Wayne Hemingway was born in 1961, and has early memories of being dressed as Elvis, or Tarzan, or a Beatle, and paraded by his mother and grandmother up and down the seafront. "It's no wonder I ended up in this industry," he says. "I didn't stand a chance."

His Native American father, Billy Two Rivers, a former world heavyweight wrestling champion, who used to hold the young Wayne aloft in the ring before bouts, is now a heavyweight political activist, campaigning for land rights in Canada and elsewhere. "He's a giant of a man," says Wayne, seeming to imply something more than physical presence. There is a reluctance here, though, to say more, and father and son have not seen one another for the past five years. "The wrestling was all fixed. I didn't realise at the time. I suppose my dad was more an acrobat than anything else."

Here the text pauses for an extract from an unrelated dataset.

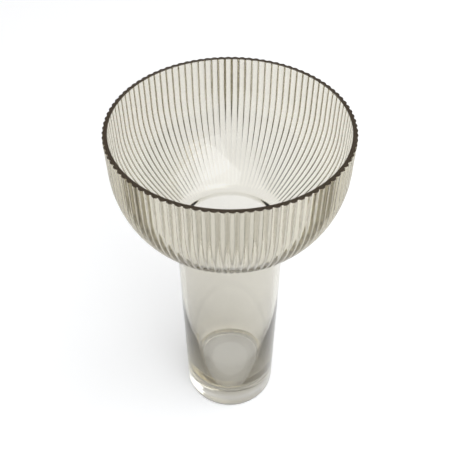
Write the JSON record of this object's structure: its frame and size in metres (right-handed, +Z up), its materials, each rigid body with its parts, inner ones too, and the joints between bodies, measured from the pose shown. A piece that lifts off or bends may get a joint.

Oddly, Hemingway has inherited none of his father's bulk. He is slightly built, cheeky, chatty. He is married to his childhood sweetheart and business partner, Geraldine, and is the father of four children. "I quite surprised myself when we had our first child. I loved it. I didn't think I'd make a good dad. People in my line of work think fashion and kids don't go together," he says. "It's almost frowned upon, you know." But then Hemingway is not the archetypal fashion designer, but a man steeped in the traditions of the working-class North. "I maybe go out once every couple of months to fashion events. You can name the designers who are down-to-earth: Paul Smith, Capellino. The rest are out there, living the life, pandering to the chi-chi press. I think there's so much more to life than fashion."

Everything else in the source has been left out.